Now, here's the trap that EPR set. Imagine Alice and Bob each have one electron from an entangled pair. Alice can choose to measure the spin of her electron along the vertical axis (let's call it the $z$-axis) or the horizontal axis (the $x$-axis).

• If Alice measures the $z$-spin and gets "up," she knows Bob's electron's $z$-spin is "down." Because of ​​locality​​, her measurement can't have disturbed Bob's particle. So, she concludes that the property of "having a down z-spin" must have been an "element of reality" for Bob's particle all along.
• But what if Alice had chosen to measure the $x$-spin instead? If she got "right," she would know with certainty that Bob's particle has an $x$-spin of "left." Again, by the same logic, this "left x-spin" must have been a pre-existing reality for Bob's particle.
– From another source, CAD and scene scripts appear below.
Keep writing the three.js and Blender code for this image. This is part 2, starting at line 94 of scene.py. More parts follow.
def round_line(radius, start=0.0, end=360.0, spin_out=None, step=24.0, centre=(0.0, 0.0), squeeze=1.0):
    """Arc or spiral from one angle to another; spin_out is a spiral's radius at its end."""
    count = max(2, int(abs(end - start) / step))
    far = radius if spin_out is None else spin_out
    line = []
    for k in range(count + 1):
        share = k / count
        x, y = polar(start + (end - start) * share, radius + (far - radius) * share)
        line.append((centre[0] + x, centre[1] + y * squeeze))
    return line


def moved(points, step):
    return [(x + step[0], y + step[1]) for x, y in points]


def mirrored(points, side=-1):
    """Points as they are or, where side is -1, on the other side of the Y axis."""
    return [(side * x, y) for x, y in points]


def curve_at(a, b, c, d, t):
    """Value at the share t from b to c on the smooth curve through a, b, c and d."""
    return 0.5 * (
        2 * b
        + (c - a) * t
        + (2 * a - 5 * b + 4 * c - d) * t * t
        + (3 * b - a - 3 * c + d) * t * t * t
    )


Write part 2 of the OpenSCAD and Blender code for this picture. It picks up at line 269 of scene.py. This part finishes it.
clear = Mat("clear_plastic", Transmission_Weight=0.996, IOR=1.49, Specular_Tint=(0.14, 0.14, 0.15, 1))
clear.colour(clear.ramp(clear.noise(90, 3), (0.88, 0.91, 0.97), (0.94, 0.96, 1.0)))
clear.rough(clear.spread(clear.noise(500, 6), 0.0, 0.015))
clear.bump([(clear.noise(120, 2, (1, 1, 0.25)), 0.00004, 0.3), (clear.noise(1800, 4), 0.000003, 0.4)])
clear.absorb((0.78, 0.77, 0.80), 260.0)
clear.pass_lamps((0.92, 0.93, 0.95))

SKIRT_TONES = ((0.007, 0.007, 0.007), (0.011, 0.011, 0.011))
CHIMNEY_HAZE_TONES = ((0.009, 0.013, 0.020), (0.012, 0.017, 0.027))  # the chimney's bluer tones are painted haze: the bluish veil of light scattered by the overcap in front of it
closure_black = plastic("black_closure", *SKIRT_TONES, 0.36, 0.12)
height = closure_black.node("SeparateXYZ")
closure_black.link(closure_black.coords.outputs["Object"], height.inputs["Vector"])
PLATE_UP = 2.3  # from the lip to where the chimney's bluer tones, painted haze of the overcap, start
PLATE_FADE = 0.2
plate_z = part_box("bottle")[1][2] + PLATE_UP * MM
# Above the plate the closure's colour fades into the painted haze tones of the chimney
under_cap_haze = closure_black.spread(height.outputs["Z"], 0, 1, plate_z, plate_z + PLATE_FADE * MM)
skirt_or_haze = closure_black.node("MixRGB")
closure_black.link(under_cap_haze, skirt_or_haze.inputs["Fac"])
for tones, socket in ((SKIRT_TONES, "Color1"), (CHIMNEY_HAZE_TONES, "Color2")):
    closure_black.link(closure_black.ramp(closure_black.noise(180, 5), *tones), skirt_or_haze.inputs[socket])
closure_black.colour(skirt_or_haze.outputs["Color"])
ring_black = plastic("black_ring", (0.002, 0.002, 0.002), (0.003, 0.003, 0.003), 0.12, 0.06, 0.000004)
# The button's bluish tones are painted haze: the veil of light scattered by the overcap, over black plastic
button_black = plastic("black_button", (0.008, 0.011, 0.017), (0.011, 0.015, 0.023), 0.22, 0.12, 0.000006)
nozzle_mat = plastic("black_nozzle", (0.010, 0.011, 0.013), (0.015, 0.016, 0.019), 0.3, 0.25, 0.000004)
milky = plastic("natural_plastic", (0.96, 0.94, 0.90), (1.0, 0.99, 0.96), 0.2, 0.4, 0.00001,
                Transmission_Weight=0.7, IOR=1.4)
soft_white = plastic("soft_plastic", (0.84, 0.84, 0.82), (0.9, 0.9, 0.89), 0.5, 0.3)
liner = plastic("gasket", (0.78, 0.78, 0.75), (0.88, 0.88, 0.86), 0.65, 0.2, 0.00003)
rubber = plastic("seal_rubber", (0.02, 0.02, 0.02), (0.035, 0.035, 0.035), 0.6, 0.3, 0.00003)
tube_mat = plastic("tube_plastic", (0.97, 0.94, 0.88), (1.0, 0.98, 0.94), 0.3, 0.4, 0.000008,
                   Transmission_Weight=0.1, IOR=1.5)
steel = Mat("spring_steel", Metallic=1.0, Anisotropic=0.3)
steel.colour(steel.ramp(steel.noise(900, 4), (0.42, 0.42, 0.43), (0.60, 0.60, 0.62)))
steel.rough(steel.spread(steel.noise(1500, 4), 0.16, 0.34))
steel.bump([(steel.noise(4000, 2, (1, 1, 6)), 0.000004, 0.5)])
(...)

Since Alice's choice cannot possibly affect Bob's distant particle, the fact that she could have determined either its $z$-spin or its $x$-spin implies that both properties must have been definite and real for Bob's particle simultaneously. The conclusion of the EPR argument is that a particle must possess definite values for its spin along both the $x$ and $z$ axes at the same time.
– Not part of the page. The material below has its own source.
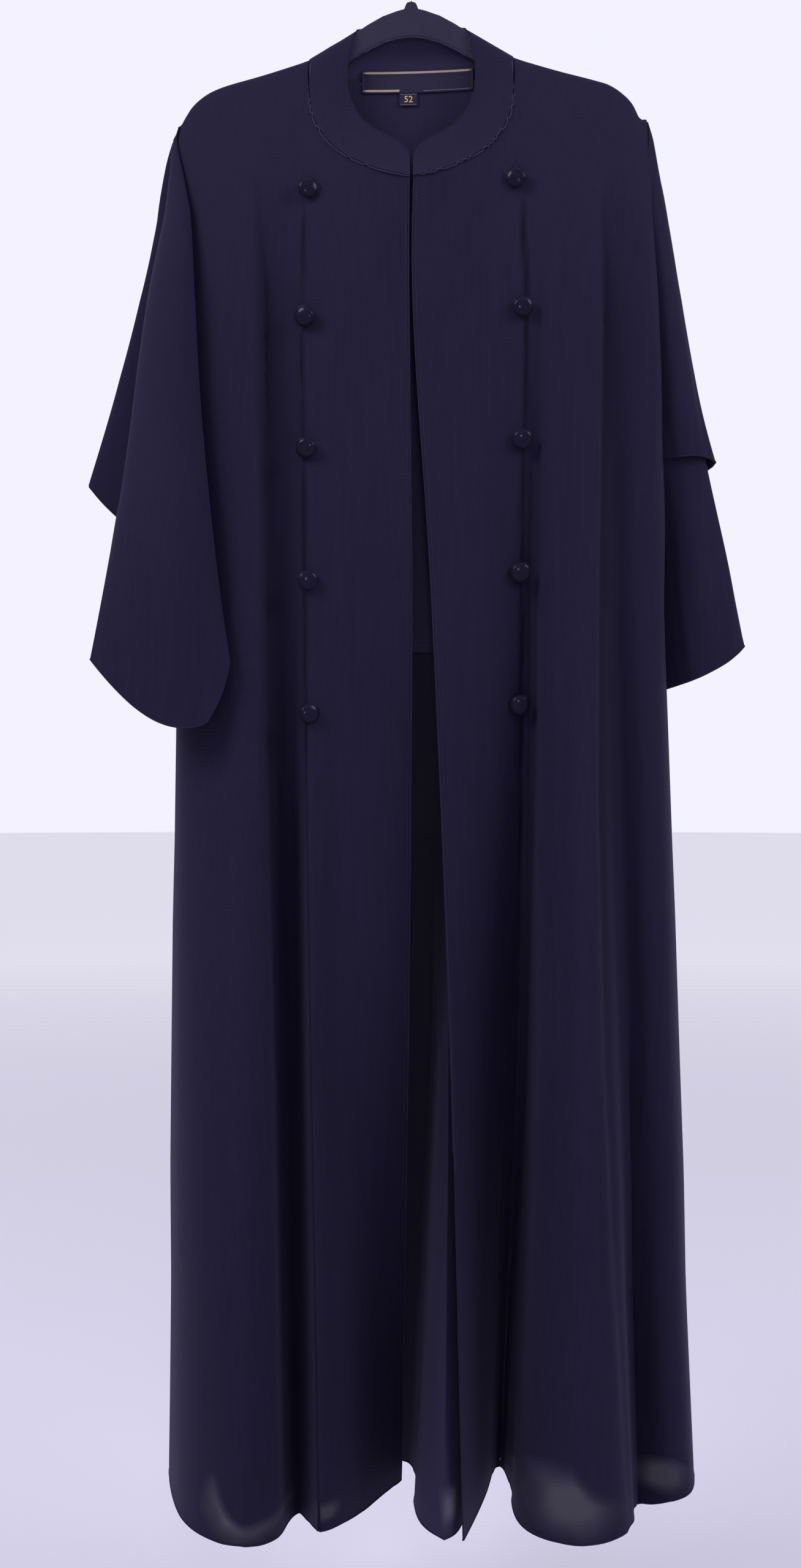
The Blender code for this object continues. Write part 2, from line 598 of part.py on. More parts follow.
def add_hanger(finish, wire_finish, collection):
    """The flat bar: one closed outline, extruded, with its edges rounded; and the wire hook."""
    reach = HANGER_ARM[-1][0]
    columns = [row[0] for row in HANGER_ARM]
    bars = [row[2] for row in HANGER_ARM]
    upper = [(x, hanger_top(x)) for x in np.linspace(-reach, reach, HANGER_COLUMNS)]
    lower = [(x, z - float(smooth_value(abs(x), columns, bars))) for x, z in upper]
    half = len(upper) // 2
    outline = upper[:half] + list(HANGER_NECK) + upper[half + 1 :] + lower[::-1]
    curve = bpy.data.curves.new("hanger", "CURVE")
    curve.dimensions = "2D"
    curve.fill_mode = "BOTH"
    curve.extrude = HANGER_THICKNESS / 2
    spline = curve.splines.new("POLY")
    spline.points.add(len(outline) - 1)
    for point, (x, z) in zip(spline.points, outline):
        point.co = (x * MM, z * MM, 0, 1)
    spline.use_cyclic_u = True
    obj = bpy.data.objects.new("hanger", curve)
    collection.objects.link(obj)
    obj.rotation_euler = (math.pi / 2, 0, 0)
    curve.materials.append(finish)
    weld = obj.modifiers.new("weld", "WELD")
    weld.merge_threshold = 0.00005
    bevel = obj.modifiers.new("rounded edges", "BEVEL")
    bevel.width = HANGER_BEVEL
    bevel.segments = 2
    bevel.limit_method = "ANGLE"
    bevel.angle_limit = math.radians(60)

    stem_foot = HANGER_NECK[1][1] * MM + TOUCH
    wire = bpy.data.curves.new("hanger_hook", "CURVE")
    wire.dimensions = "3D"
    wire.bevel_depth = HOOK_WIRE
    wire.bevel_resolution = 2
    wire.use_fill_caps = True
    centre = Vector((0, 0, -HOOK_RADIUS))
    ring = HOOK_RADIUS + HOOK_WIRE
    path = [Vector((0, 0, stem_foot)), Vector((0, 0, stem_foot + HOOK_STRAIGHT))]
    for degrees in np.linspace(HOOK_START, HOOK_END, HOOK_POINTS):
        angle = math.radians(degrees)
        path.append(centre + Vector((-math.sin(angle), 0, math.cos(angle))) * ring)
    line = wire.splines.new("POLY")
    line.points.add(len(path) - 1)
    for point, place in zip(line.points, path):
        point.co = (*place, 1)
    hook = bpy.data.objects.new("hanger_hook", wire)
    collection.objects.link(hook)
    wire.materials.append(wire_finish)


def turned(name, profile, finish, collection):
    """A shape turned about Z from an (r, z) profile that runs down its outer side."""
    mesh = bpy.data.meshes.new(name)
    mesh.from_pydata([(r, 0, z) for r, z in profile], [(i, i + 1) for i in range(len(profile) - 1)], [])
    obj = bpy.data.objects.new(name, mesh)
    collection.objects.link(obj)
    mesh.materials.append(finish)
    screw = obj.modifiers.new("turn", "SCREW")
    screw.axis = "Z"
    screw.steps = BUTTON_SIDES
    screw.render_steps = BUTTON_SIDES
    screw.use_merge_vertices = True
    screw.merge_threshold = 0.00005
    screw.use_smooth_shade = True
    return obj


def button_profile():
    """The dome from its top to its rim, then the underside and the shank."""
    dome = []
    for k in range(DOME_RINGS):
        angle = k * DOME_STEP
        dome.append((BUTTON_RADIUS * math.sin(angle), DOME_FOOT + DOME_RISE * math.cos(angle)))
    return dome + [(r * MM, z * MM) for r, z in BUTTON_UNDER]


def seam_frame(whole, seam, z):
    """The seam's point at height z, the way into the centre panel there, and the way out of the cloth."""
    upper = int(np.argmax(whole[:, seam, 2] <= z)) - 1
    top, foot = whole[upper], whole[upper + 1]
    share = (top[seam, 2] - z) / (top[seam, 2] - foot[seam, 2])
    at_seam = Vector(top[seam] * (1 - share) + foot[seam] * share)
    inner = Vector(top[seam - 1] * (1 - share) + foot[seam - 1] * share)
    along = (inner - at_seam).normalized()
    down = Vector(foot[seam] - top[seam]).normalized()
    normal = along.cross(down).normalized()
    return at_seam, along, -normal if normal.y > 0 else normal


def add_buttons(side, whole, seam, finish, collection):
    """Domed buttons down the panel seam, each on a short shank a little off the cloth."""
    for k in range(BUTTON_COUNT):
        z = (BUTTON_TOP[side] - k * BUTTON_STEP) * MM
        at_seam, along, normal = seam_frame(whole, seam, z)
        button = turned(f"button_{side}_{k + 1}", button_profile(), finish, collection)
        place = at_seam + along * BUTTON_INSET * MM
        button.matrix_world = Matrix.Translation(place) @ normal.to_track_quat("Z", "Y").to_matrix().to_4x4()


def inner_top(line, before, after):
    """The inner layer reaches just above the neck seam, and stops below the shoulders."""
    if line.on_shoulder:
        return line.top_z - INNER_SHOULDER_DROP
    at_corner = before.on_shoulder or after.on_shoulder
    return line.top_z + (-INNER_CORNER_DROP if at_corner else INNER_NECK_RISE)


def add_inner_back(lines, finish, collection):
    """A second layer inside the back, from the neck and shoulders to its own hem."""
    inner = range(INNER_SIDES, len(lines) - INNER_SIDES)
    tops = [inner_top(lines[k], lines[k - 1], lines[k + 1]) for k in inner]
    grid = []
    for row in range(INNER_ROWS):
        points = []
        for k, top in zip(inner, tops):
            x, y, z = lines[k].at(top + (INNER_HEM_Z - top) * row / (INNER_ROWS - 1))
            points.append((x, y - INNER_INSET, z))
        grid.append(points)
    cloth("inner_back", np.array(grid) * MM, finish, collection, forward, wall=INNER_WALL)


def add_label(name, spec, columns, finish, collection):
    """A flat label that follows the back of the neck."""
    middle, width, top, bottom, top_inset, bottom_inset = spec
    outs = [seam[0] for _, seam, _ in COLLAR[:SHOULDER_ROW:-1]]
    depths = [seam[1] for _, seam, _ in COLLAR[:SHOULDER_ROW:-1]]
    grid = []
    for z, inset in ((top, top_inset), (bottom, bottom_inset)):
        xs = np.linspace(middle - width / 2, middle + width / 2, columns)
        ys = [smooth_value(abs(x), outs, depths) - inset for x in xs]
        grid.append([(x, y, z + x * math.tan(LABEL_TILT)) for x, y in zip(xs, ys)])
    cloth(name, np.array(grid) * MM, finish, collection, backward, wall=LABEL_WALL)


def add_sleeve(name, rows, levels, count, finish, collection, faces=(-1, 1)):
    """One sleeve: name is the table's, such as over_left, and faces are its edges' sides."""
    tier, side = name.split("_")
    out, insets = SLEEVE_SEAM[name]
    lines = sleeve_lines(rows, levels, side, out, insets, faces)
    grid = loft(lines, count, SLEEVE_STEPS)
    cloth(f"{tier}_sleeve_{side}", grid, finish, collection, towards(SLEEVE_MIDDLE[name]))


def clear_scene():
    for obj in list(bpy.data.objects):
        bpy.data.objects.remove(obj)


def main():
    clear_scene()
    collection = bpy.data.collections.new("abaya")
    bpy.context.scene.collection.children.link(collection)
    crepe = material("black crepe", (0.012, 0.011, 0.026), 0.75)
    velvet = material("black flocking", (0.016, 0.015, 0.022), 0.9)
    wire = material("hook wire", (0.35, 0.35, 0.37), 0.25, 1.0)
    glossy = material("button", (0.01, 0.01, 0.014), 0.12)
    woven = material("label", (0.02, 0.018, 0.03), 0.6)

    add_hanger(velvet, wire, collection)
    for side, rows in (("right", FRONT_RIGHT), ("left", FRONT_LEFT)):
        whole, seam = body_front(rows, side, crepe, collection)
        add_buttons(side, whole, seam, glossy, collection)

    lines = back_lines()
    cloth("back", loft(lines, BODY_ROWS, BODY_STEPS, BACK_ROLL), crepe, collection, forward)
    add_inner_back(lines, crepe, collection)
    add_collar(crepe, collection)
    add_label("neck_label", NECK_LABEL, 7, woven, collection)
    add_label("size_tag", SIZE_TAG, 2, woven, collection)

    add_sleeve("over_left", OVER_LEFT, OVER_LEVELS, OVER_ROWS, crepe, collection)
    add_sleeve("over_right", OVER_RIGHT, OVER_LEVELS, OVER_ROWS, crepe, collection, (1, 1))
    add_sleeve("long_left", LONG_LEFT, LONG_LEVELS, LONG_ROWS, crepe, collection)
    add_sleeve("long_right", LONG_RIGHT, LONG_LEVELS, LONG_ROWS, crepe, collection)


main()
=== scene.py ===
"""An open abaya cloak on a flat flocked hanger: its cloth, thread, labels, buttons and hook.

Every cloth piece starts as a copy of its CAD wall, is smoothed, and takes the same small ripples
wherever it lies, so the seams stay closed. Metres, +Z up, the front faces -Y.
"""

import math

import bmesh
import bpy
import numpy as np
from mathutils import Matrix, Vector, bvhtree, kdtree, noise


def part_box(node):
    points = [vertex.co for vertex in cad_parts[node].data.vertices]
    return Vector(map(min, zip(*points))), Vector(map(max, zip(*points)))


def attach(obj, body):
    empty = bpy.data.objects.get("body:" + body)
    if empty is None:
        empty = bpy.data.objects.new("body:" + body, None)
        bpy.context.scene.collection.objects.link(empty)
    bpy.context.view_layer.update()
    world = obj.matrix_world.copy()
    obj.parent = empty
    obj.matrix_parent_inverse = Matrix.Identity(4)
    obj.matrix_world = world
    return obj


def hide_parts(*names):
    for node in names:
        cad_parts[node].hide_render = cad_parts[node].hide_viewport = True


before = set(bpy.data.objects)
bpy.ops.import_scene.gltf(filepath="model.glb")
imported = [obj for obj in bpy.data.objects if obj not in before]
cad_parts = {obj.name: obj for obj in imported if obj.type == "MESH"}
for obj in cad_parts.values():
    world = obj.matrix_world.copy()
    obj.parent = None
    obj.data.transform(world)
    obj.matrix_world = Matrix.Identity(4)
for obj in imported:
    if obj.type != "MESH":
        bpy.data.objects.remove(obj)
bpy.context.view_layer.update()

MM = 0.001

# Camera and room: the frame's height in pixels, and the width of one pixel at the hook
CAMERA_PLACE = (-0.0099, -1.65, -0.777)
CAMERA_HEIGHT = 2560
PIXEL_AT_HOOK = 0.000565
SENSOR = 36.0
FLOOR_Z = -1.62
FLOOR_RADIUS = 30.0
WALL_COLOUR = (0.900, 0.885, 0.998)
SOFT_LIGHT = (0.32, 0.95)
SOFT_COLOUR = (0.90, 0.88, 1.0)
LAMP_COLOUR = (0.93, 0.92, 1.0)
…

And this is where the conflict arises. A fundamental tenet of quantum mechanics—a consequence of the uncertainty principle—is that spin along the $x$-axis and spin along the $z$-axis are ​​incompatible observables​​. You cannot know both with certainty at the same time. If a particle has a definite $z$-spin, its $x$-spin is completely undefined, and vice versa.

The EPR argument, by holding fast to locality and realism, led to a direct contradiction with a core quantum rule. Their conclusion was not that quantum mechanics was wrong, but that it was an incomplete, fuzzy picture of a deeper, deterministic reality governed by "hidden variables"—like the hidden instructions in our magic coins. For decades, this remained a philosophical debate, a battle of intuitions. Who was right? Was reality itself blurry, or was quantum mechanics just not telling the whole story?
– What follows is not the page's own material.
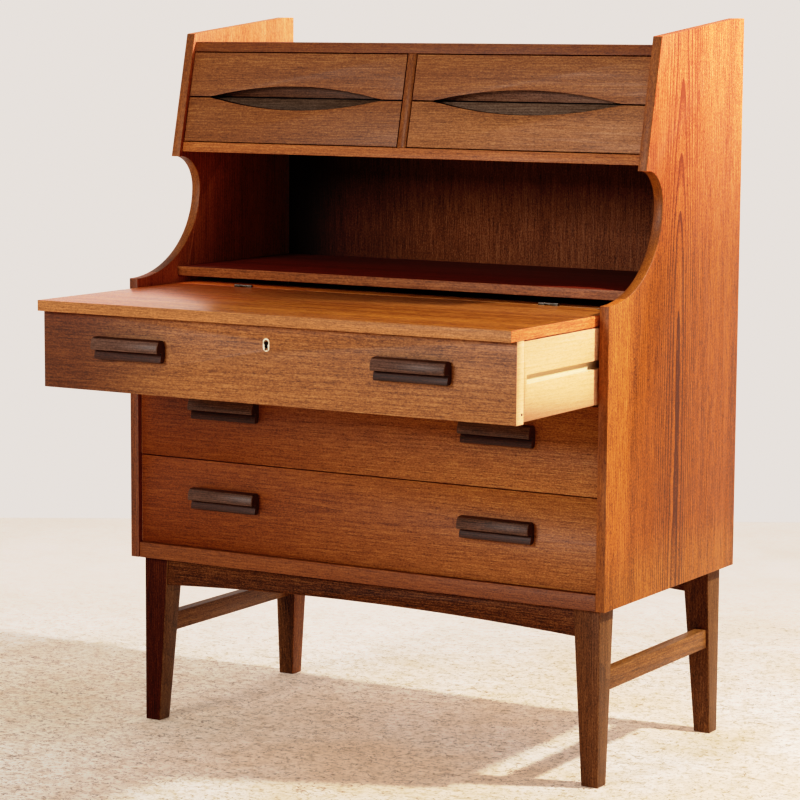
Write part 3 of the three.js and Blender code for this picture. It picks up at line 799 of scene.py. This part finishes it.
# Hairlines on the floor: scale, width, turn and how sparse they are.
HAIRLINES = ((7.0, 0.006, 0.4, 0.47), (15.0, 0.010, -0.7, 0.49), (29.0, 0.016, 1.2, 0.51))
# Where the painted tints of the desk's shadow sit on the floor, in metres: the middle of the shadow,
# and its left end.
SHADOW_MIDDLE = (0.0, 0.1, 0)
SHADOW_LEFT = (-0.62, 0.05, 0)
FLOOR_GLOW = (1.0, 0.87, 0.76, 1)  # light that the pale room sends back into the shadow


def floor_material():
    """Pale worn floor: soft clouds, fine brown flecks and short curved hairlines."""
    material, g, shader = new_material("floor")
    where = g.coordinates()
    depth = g.part(g.mapping(where, rotation=(0, 0, -YAW)), "Y")
    close = g.remap(depth, 1.5, 0.3, 0.1, 1.0)

    def tinted(base, factor, colour):
        return g.mix(factor, base, srgb(colour))

    def marked(base, factor, colour):
        """A tint that fades out with distance."""
        return tinted(base, g.math("MULTIPLY", factor, close), colour)

    cloud = g.noise(where, 2.4, detail=7.0, roughness=0.66)
    base = g.mix(g.remap(cloud, 0.35, 0.68), srgb("#f6ebe4"), srgb("#efe2d8"))
    base = tinted(base, g.remap(depth, 0.45, -0.3, 0.0, 1.0), "#f1e9e2")
    # Painted light: a warm tint in the middle of the desk's shadow, for the light the teak sends
    # down into it.
    near = g.remap(g.vector_math("DISTANCE", where, SHADOW_MIDDLE), 0.1, 0.62, 1.0, 0.0)
    base = tinted(base, g.math("MULTIPLY", near, 0.2), "#e6cdb0")

    # Warm patches towards the right and olive ones at the shadow's left end: partly the floor's own
    # mottling, partly painted tint of the light in the desk's shadow.
    patch = g.noise(where, 2.4, detail=3.0, roughness=0.6)
    rightward = g.remap(g.part(where, "X"), -0.45, 0.0)
    warm = g.math("MULTIPLY", rightward, g.remap(patch, 0.36, 0.62, 0.1, 0.5))
    base = marked(base, warm, "#e0b890")
    from_left_end = g.mapping(where, location=tuple(-c for c in SHADOW_LEFT))
    leftward = g.remap(g.vector_math("LENGTH", from_left_end), 0.6, 0.1)
    olive = g.math("MULTIPLY", leftward, g.remap(patch, 0.62, 0.36, 0.2, 0.6))
    base = marked(base, olive, "#c2b99c")

    stain = g.noise(g.mapping(where, location=(3.1, 1.7, 0)), 3.3, detail=6.0, roughness=0.7)
    mottle = g.noise(where, 26.0, detail=6.0, roughness=0.8)
    dust = g.noise(where, 90.0, detail=5.0, roughness=0.8)
    slanted = g.mapping(where, rotation=(0, 0, 0.5), scale=(150, 60, 1))
    fleck = g.noise(slanted, 1.0, detail=3.0, roughness=0.75)
    base = marked(base, g.remap(stain, 0.52, 0.70, 0.0, 0.45), "#cdb59c")
    base = marked(base, g.remap(mottle, 0.58, 0.36, 0.0, 0.5), "#c4a98e")
    base = marked(base, g.remap(dust, 0.53, 0.28, 0.0, 0.85), "#94703f")
    base = marked(base, g.remap(fleck, 0.42, 0.31, 0.0, 0.75), "#7a5730")
    for scale, width, turn, sparse in HAIRLINES:
        hair = hairlines(g, where, scale, width, turn, sparse)
        base = marked(base, g.math("MULTIPLY", hair, 0.8), "#775840")

    g.put(shader.inputs["Base Color"], base)
    g.put(shader.inputs["Emission Color"], g.mix(1.0, base, FLOOR_GLOW, "MULTIPLY"))
    shader.inputs["Emission Strength"].default_value = 0.27
    g.put(shader.inputs["Roughness"], g.remap(mottle, 0.3, 0.7, 0.8, 0.66))
    shader.inputs["Specular IOR Level"].default_value = 0.25
    return material


BACKDROP_COLOUR = srgb("#e5d8cf")
BACKDROP_GLOW = 1.35
BACKDROP_HEIGHT = 8
BACKDROP_AWAY = 6.70  # metres from the camera, along the floor


def backdrop_material():
    """Evenly lit backdrop, seen from its front side only."""
    material = bpy.data.materials.new("backdrop")
    material.use_nodes = True
    material.node_tree.nodes.clear()
    g = Graph(material.node_tree)
    glow = g.add("ShaderNodeEmission")
    glow.inputs["Color"].default_value = BACKDROP_COLOUR
    glow.inputs["Strength"].default_value = BACKDROP_GLOW
    clear = g.add("ShaderNodeBsdfTransparent")
    side = g.add("ShaderNodeNewGeometry").outputs["Backfacing"]
    mixed = g.add("ShaderNodeMixShader")
    g.put(mixed.inputs[0], side)
    g.put(mixed.inputs[1], glow.outputs[0])
    g.put(mixed.inputs[2], clear.outputs[0])
    output = g.add("ShaderNodeOutputMaterial")
    g.put(output.inputs["Surface"], mixed.outputs[0])
    return material


def add_stage():
    plane("floor", 24, 24, Matrix.Identity(4), floor_material())
    away = Vector((-math.sin(YAW), math.cos(YAW), 0))
    centre = CAMERA_AT + away * BACKDROP_AWAY
    centre.z = BACKDROP_HEIGHT / 2
    turn = Matrix.Rotation(YAW, 4, "Z") @ Matrix.Rotation(math.pi / 2, 4, "X")
    plane("backdrop", 24, BACKDROP_HEIGHT, Matrix.Translation(centre) @ turn, backdrop_material())


def aim(light, at, target):
    light.location = at
    light.rotation_mode = "QUATERNION"
    light.rotation_quaternion = (Vector(target) - Vector(at)).to_track_quat("-Z", "Y")


def add_area(name, at, target, size, power, colour, shape):
    data = bpy.data.lights.new(name, "AREA")
    data.shape = shape
    data.size = size
    data.energy = power
    data.color = colour
    light = bpy.data.objects.new(name, data)
    aim(light, at, target)
    bpy.context.scene.collection.objects.link(light)


# The key is small and high on the right, level with the desk's back, and draws the crisp shadow on
# the floor. The fill is larger, and far off in front.
KEY_AT, KEY_TARGET, KEY_SIZE, KEY_POWER = (1.70, 0.484, 1.895), (0.2, 0.0, 0.6), 0.14, 75
FILL_AT, FILL_TARGET, FILL_SIZE, FILL_POWER = (-1.15, -5.9, 2.60), (0, 0, 0.7), 1.6, 244
KEY_COLOUR = (1.0, 0.93, 0.84)
FILL_COLOUR = (1.0, 0.96, 0.92)
ROOM_COLOUR = srgb("#e5e0dc")
ROOM_LIGHT = 0.32


def add_lights():
    add_area("key", KEY_AT, KEY_TARGET, KEY_SIZE, KEY_POWER, KEY_COLOUR, "DISK")
    add_area("fill", FILL_AT, FILL_TARGET, FILL_SIZE, FILL_POWER, FILL_COLOUR, "SQUARE")
    world = bpy.data.worlds.new("world")
    world.use_nodes = True
    background = world.node_tree.nodes["Background"]
    background.inputs["Color"].default_value = ROOM_COLOUR
    background.inputs["Strength"].default_value = ROOM_LIGHT
    bpy.context.scene.world = world


WHITE_LEVEL = 2.5  # scene light that is shown as white
# Scene light and the level it is shown at: deeper shadows and a soft shoulder.
CURVE = [
    (0.01, 0.0035), (0.02, 0.010), (0.04, 0.027), (0.07, 0.056), (0.12, 0.109),
    (0.25, 0.245), (0.45, 0.445), (0.7, 0.65), (1.05, 0.79), (1.7, 0.92),
]


def set_tones():
    settings = bpy.context.scene.view_settings
    settings.view_transform = "Standard"
    settings.look = "None"
    settings.use_curve_mapping = True
    curve = settings.curve_mapping
    curve.white_level = (WHITE_LEVEL,) * 3
    points = curve.curves[3].points
    for level, shown in CURVE:
        points.new(level / WHITE_LEVEL, shown)
    curve.update()


add_camera()
dress_case()
dress_base()
dress_wide_drawers()
dress_small_drawers()
dress_lid()
add_handles()
add_escutcheon()
add_nails()
add_stage()
add_lights()
set_tones()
For nearly thirty years, the EPR paradox was a matter for late-night discussions. Then, in 1964, a physicist named John Bell did something remarkable. He translated the philosophical debate into a testable, mathematical prediction. Bell's theorem is one of the most profound discoveries in the history of science.

Bell considered the general framework of any theory based on local realism—any theory where outcomes are determined by pre-existing "hidden variables" ($\lambda$) and where influences are purely local. He showed that if you accept these assumptions, the correlations between measurements on two separated particles, like Alice's and Bob's, have a strict limit.

A popular version of this test is the ​​CHSH inequality​​ (named after Clauser, Horne, Shimony, and Holt). Imagine Alice and Bob can each choose between two different measurement settings (say, two different angles to measure spin). They perform many measurements on many entangled pairs and calculate a special correlation value, let's call it $S$. Bell's theorem, in this form, states that for any local-realistic theory, the value of $S$ can never exceed 2.

This is the "classical speed limit." It doesn't matter what the hidden variables are or how clever the mechanism is; as long as it's local and realistic, it must obey this bound. In fact, we can show that any quantum state which is merely a classical mixture of unentangled states—what we call a ​​separable state​​—cannot violate this inequality. Its maximum possible score is exactly 2, no matter how you choose your measurements.

Here is the bombshell: quantum mechanics predicts that for an entangled state, this value $S$ can reach as high as $2\sqrt{2} \approx 2.828$. This is a clear, unambiguous violation of the local-realist bound.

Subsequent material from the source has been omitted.